Although the successive sales or conveyances of land, alleged by the defendants, be deemed to be certain and positive, like that made by Dionisia Hombrado on May 15, 1899, in behalf of Manuel Oalo and his wife under covenant of repurchase for the period of one year and for the sum of P43, according to Exhibit C-1, and, after consolidation of the purchasers' ownership, the resale effected by Pedro Oalo, a son of these latter, to Sixto Nograles, on May 21, 1902, according to the receipt found on page 62 of the record and wherein the price of the redemption is not stated; like the sale effected on June 3, 1909, by Sixto Nograles to Martin Robale, for P250, according to the document Exhibit B-1, ratified before a notary; that made on August 16, 1910, by Martin Robale to Mariano Nograles, for P300, according to the document Exhibit A-1; that executed on October 3, 1910, by Mariano Nograles to Mateo Dardo and Marciana Sobiela, for P300 (p. 99, record) ; the conveyance made on January 10, 1912, after the death of Marciana Sobiela, daughter of Dionisia Hombrado, to this latter by the widower Mateo Dardo, who stated in the document Exhibit 5 that the money with which he redeemed the said land came from his said mother-in-law Dionisia Hombrado, for which reason he returned to her the land acquired from the said Mariano Nograles; and, finally, the sale made on the same date, January 10, 1912, by Dionisia Hombrado to Simeon Paraiso, for P1,200, according to the document Exhibit 4, ratified before a notary on September 25 of the same year, 1912; nevertheless, the record does not show it to have been duly proven that such conveyances and acquisitions related to only one and the same piece of land and the identical property now in dispute.

The land to which the deed of sale Exhibit C-1 refers has the following boundaries: on the east, the Lapid River; on the west, the rice lands of Reducinda Honrado; on the south, land belonging to Nicolas Mulon; and on the north, land owned by Santiago Reolada. It is planted with bamboo.
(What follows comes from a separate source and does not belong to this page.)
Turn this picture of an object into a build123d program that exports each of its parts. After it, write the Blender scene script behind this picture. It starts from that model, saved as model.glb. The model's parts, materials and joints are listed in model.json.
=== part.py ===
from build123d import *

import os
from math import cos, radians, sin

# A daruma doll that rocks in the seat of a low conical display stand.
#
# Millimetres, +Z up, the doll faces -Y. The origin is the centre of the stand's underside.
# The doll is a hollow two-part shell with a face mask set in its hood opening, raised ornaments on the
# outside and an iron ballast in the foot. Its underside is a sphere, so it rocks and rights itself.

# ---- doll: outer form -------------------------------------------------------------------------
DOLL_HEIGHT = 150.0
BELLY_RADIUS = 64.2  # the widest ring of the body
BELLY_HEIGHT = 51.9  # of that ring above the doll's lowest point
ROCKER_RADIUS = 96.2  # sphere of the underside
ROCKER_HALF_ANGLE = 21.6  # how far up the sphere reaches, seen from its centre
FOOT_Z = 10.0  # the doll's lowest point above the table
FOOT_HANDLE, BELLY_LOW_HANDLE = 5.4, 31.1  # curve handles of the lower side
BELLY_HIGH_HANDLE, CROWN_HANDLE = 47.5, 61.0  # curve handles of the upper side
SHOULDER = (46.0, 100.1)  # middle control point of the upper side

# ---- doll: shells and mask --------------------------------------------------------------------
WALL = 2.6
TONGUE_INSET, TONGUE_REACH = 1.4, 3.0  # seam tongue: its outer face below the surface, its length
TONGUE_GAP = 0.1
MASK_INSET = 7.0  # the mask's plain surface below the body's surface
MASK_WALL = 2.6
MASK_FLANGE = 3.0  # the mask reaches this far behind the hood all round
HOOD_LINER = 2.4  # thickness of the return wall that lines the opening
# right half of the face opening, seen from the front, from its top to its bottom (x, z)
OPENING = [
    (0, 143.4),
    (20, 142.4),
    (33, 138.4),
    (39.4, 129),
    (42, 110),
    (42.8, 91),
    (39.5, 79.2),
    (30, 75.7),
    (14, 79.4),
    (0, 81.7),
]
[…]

After the said first sale of the land and the other subsequent sales and when it had been returned to its original owner Dionisia Hombrado, she sold the property for the last time on January 10,1912, to Simeon Paraiso, according to the document Exhibit 4, in which it appears that the land is bounded on the north by that of Emiliano San Gregorio and his wife Eligia Astronomo and that of Lucina Formentos, on the east by the Rio Grande river which flows toward Santa Cruz, on the south by the lands of Sixto Nograles and Mariano Virador, and on the west by another piece of land which belonged to the vendor and was conveyed to Perfecta Viñosa.
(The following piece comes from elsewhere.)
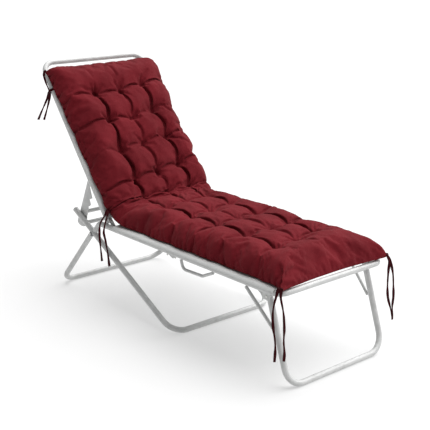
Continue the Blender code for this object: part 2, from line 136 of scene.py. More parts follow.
def make_camera():
    azimuth, elevation = VIEW_AZIMUTH, VIEW_ELEVATION
    back = Vector((math.sin(azimuth), -math.cos(azimuth), 0)) * math.cos(elevation)
    back.z = math.sin(elevation)
    right = Vector((math.cos(azimuth), math.sin(azimuth), 0))
    turn = Matrix((right, back.cross(right), back)).transposed() @ Matrix.Rotation(VIEW_ROLL, 3, "Z")
    data = bpy.data.cameras.new("camera")
    data.sensor_width = SENSOR
    data.lens = LENS
    data.clip_end = 200
    camera = bpy.data.objects.new("camera", data)
    camera.matrix_world = Matrix.Translation(VIEW_TARGET + back * VIEW_DISTANCE) @ turn.to_4x4()
    bpy.context.scene.collection.objects.link(camera)
    bpy.context.scene.camera = camera


# Materials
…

From the great difference regarding the adjacent boundary owners, between the land mentioned in the document Exhibit C-1 and that referred to in the document Exhibit 4, it is inferred that the land sold by Dionisia Hombrado to Manuel Oalo and that sold by her 13 years afterwards to Simeon Paraiso are two different properties, and that neither of them is the one that was conveyed to Isabelo Virador and now belongs to the plaintiff Porlay.

In the document Exhibit D, ratified before a notary on September 15, 1910, it appears that Isabelo Virador sold to Justo Porlay a parcel of land planted with 200 coconut trees and bounded on the north by the land of Emiliano San Gregorio, husband of Eligia Astronomo, on the east by that of Lucina Formentos and Dionisia Hombrado, on the south by rice land belonging to Perfects Vinosa, and on the west by rice land belonging to Feliciano Villareal.  The boundaries of this land also differ from those mentioned in the said documents Exhibit C-1 and 4.
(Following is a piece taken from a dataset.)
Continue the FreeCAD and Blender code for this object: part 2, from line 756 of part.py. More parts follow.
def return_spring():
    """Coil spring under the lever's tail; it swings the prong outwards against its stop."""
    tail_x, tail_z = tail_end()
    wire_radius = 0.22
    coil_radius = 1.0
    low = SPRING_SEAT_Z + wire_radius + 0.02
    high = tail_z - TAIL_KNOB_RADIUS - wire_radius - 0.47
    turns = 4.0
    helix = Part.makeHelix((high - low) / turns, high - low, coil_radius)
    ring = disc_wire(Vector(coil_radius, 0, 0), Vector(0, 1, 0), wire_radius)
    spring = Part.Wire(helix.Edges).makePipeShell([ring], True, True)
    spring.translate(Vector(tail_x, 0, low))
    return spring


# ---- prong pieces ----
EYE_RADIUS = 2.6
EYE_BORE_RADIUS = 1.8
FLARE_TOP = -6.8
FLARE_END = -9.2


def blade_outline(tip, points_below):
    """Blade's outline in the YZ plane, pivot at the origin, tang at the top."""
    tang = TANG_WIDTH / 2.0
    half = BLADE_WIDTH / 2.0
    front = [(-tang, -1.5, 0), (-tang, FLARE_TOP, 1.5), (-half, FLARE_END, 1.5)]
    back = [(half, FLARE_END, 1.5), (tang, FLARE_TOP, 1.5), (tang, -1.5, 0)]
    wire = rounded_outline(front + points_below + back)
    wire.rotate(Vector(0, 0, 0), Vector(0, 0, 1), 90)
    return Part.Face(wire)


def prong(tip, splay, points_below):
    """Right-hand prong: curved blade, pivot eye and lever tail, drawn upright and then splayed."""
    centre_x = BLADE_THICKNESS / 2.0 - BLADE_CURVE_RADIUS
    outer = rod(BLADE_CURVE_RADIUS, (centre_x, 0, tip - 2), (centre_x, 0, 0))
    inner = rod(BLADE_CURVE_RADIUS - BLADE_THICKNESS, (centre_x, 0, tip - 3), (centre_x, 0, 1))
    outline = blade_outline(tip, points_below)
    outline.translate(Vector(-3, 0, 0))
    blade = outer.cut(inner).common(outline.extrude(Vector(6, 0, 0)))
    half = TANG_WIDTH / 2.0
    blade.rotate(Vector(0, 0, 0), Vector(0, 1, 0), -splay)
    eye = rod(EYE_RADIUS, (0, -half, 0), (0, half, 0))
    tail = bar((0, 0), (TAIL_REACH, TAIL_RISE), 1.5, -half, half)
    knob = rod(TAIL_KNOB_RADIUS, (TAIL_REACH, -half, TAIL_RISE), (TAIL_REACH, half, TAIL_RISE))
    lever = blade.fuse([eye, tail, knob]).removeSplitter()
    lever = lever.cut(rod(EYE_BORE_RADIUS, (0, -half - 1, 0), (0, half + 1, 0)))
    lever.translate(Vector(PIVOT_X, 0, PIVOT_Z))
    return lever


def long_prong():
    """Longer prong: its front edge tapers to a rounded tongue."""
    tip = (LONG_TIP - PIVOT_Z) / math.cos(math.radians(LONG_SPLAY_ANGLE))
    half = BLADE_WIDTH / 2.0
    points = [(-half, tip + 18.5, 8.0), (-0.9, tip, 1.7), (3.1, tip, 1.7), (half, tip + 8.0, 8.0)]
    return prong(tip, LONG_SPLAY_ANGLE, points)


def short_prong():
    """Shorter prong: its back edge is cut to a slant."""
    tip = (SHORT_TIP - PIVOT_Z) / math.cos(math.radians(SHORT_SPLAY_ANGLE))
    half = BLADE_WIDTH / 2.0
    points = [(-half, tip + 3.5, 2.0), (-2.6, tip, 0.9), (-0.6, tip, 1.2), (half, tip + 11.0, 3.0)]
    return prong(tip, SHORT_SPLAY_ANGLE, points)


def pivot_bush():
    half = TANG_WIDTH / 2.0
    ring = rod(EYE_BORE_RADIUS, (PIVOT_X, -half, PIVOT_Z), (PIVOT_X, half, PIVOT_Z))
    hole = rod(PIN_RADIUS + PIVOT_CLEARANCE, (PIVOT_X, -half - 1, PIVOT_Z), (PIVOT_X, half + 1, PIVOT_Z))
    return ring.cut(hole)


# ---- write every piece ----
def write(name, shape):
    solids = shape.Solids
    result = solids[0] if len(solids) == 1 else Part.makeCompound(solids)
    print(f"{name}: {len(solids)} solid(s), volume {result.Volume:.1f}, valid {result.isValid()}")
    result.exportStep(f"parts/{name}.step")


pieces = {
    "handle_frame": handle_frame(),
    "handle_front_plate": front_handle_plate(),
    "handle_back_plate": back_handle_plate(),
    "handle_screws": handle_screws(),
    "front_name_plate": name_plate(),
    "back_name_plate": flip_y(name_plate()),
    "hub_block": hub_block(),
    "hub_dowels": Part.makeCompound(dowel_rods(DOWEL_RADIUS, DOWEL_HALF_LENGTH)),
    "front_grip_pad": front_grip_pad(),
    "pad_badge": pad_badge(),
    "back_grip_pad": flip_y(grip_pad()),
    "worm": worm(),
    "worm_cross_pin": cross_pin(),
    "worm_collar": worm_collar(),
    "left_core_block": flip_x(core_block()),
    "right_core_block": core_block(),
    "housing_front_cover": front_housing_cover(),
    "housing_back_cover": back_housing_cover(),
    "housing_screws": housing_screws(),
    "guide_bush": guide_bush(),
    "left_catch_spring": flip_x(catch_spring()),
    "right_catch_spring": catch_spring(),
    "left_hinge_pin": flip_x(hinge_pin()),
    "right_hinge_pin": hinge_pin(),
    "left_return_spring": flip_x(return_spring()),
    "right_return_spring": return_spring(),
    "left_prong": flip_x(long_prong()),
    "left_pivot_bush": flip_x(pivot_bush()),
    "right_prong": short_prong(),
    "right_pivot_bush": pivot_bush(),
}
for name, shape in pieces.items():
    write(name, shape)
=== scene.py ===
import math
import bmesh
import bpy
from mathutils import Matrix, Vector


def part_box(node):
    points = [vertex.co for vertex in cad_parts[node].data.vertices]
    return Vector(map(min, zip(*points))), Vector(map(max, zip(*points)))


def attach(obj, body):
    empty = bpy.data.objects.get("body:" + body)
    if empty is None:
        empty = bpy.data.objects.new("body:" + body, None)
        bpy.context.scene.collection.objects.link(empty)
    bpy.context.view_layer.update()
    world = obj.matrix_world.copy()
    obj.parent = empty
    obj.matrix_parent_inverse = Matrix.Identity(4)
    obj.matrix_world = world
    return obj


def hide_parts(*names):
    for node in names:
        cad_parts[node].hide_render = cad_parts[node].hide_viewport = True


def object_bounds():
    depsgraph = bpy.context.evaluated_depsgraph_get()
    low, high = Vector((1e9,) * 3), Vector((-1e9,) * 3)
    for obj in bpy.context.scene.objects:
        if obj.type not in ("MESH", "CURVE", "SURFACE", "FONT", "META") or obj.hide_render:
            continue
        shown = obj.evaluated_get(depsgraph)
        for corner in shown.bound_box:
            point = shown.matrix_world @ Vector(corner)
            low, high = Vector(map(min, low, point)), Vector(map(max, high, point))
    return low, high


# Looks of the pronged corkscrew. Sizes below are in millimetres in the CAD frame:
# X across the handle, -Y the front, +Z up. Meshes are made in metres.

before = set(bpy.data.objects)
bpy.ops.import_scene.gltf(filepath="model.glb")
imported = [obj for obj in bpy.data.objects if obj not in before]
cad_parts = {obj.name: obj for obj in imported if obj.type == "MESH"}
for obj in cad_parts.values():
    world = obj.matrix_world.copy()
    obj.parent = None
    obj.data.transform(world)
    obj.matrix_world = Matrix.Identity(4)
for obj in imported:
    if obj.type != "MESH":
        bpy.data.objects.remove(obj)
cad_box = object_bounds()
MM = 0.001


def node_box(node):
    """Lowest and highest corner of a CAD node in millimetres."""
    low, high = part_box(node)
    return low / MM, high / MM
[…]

If the land sold on May 15, 1899, by Dionisia Hombrado to the husband and wife Pedro Oalo and Leonarda Labid was the land which the children of the vendor, Mateo Dardo and Marciana Sobiela, redeemed from Mariano Nograles; and the same land which Dionisia Hombrado sold, on January 10, 1912, to Simeon Paraiso, according to the document Exhibit 4, it is not understood, nor was it explained during the trial and the taking of evidence in the Court of First Instance, how it was that at the end of 13 years the boundaries of the land changed in such a manner, not only with respect to the names of the adjacent landowners, but also by the disapperance of the Lapad River which formed the eastern boundary of the said land, without any reason whatever being given to explain the said changes nor to account for the disappearance of the river; and how the land claimed by the plaintiff has different boundaries, land of which he was in possession when the property was usurped by the defendant Dionisia Hombrado, as formerly it was held by Isabelo Virador, for, according to the property assessment declaration made by Sixto Nograles in September, 1906 (p. 55, record), the western boundary is therein given as being the land of Isabelo Virador. This declaration proves that Virador bought the land to which the document Exhibit A refers and was in possession thereof and that he subsequently sold this land to the plaintiff Porlay, who, a few days after he came into its possession, was deprived of it by Dionisia Hombrado.

So that it has been proven by the documents Exhibits C-1 and 4 that the land to which they refer is that usurped by the defendant Dionisia Hombrado from the property now belonging to the plaintiff Justo Porlay. Of the several pieces of land which Dionisia Hombrado held in the barrio of Calumpang, she probably sold one of them to Simeon Paraiso, a very different parcel from that sold 13 years before to Manuel Oalo, but it was none of these lands that was sold by her to Isabelo Virador in June, 1904, and which was afterwards bought from the latter by the plaintiff Porlay in September, 1910.

The facts having been proven that Justo Porlay was in possession of the land bought from its previous owner in September, 1910, and that he was deprived of said possession by Dionisia Hombrado, who usurped the land on one of the first days of October of the same year; and as the defendants have not succeeded in proving by the documents they presented that Justo Porlay held the land m question without just right or title, and that they themselves were the lawful owners of the usurped land, and that they had a better right than the plaintiff, the judgment of the trial court must be affirmed, as it is in accordance with the law and the evidence.

For the foregoing reasons, whereby the errors assigned to the judgment appealed from are deemed to have been refuted, the said judgment should be, as it is hereby, affirmed, with the costs against the appellant. So ordered.

Johnson, Moreland, Trent, and Araullo, JJ., concur.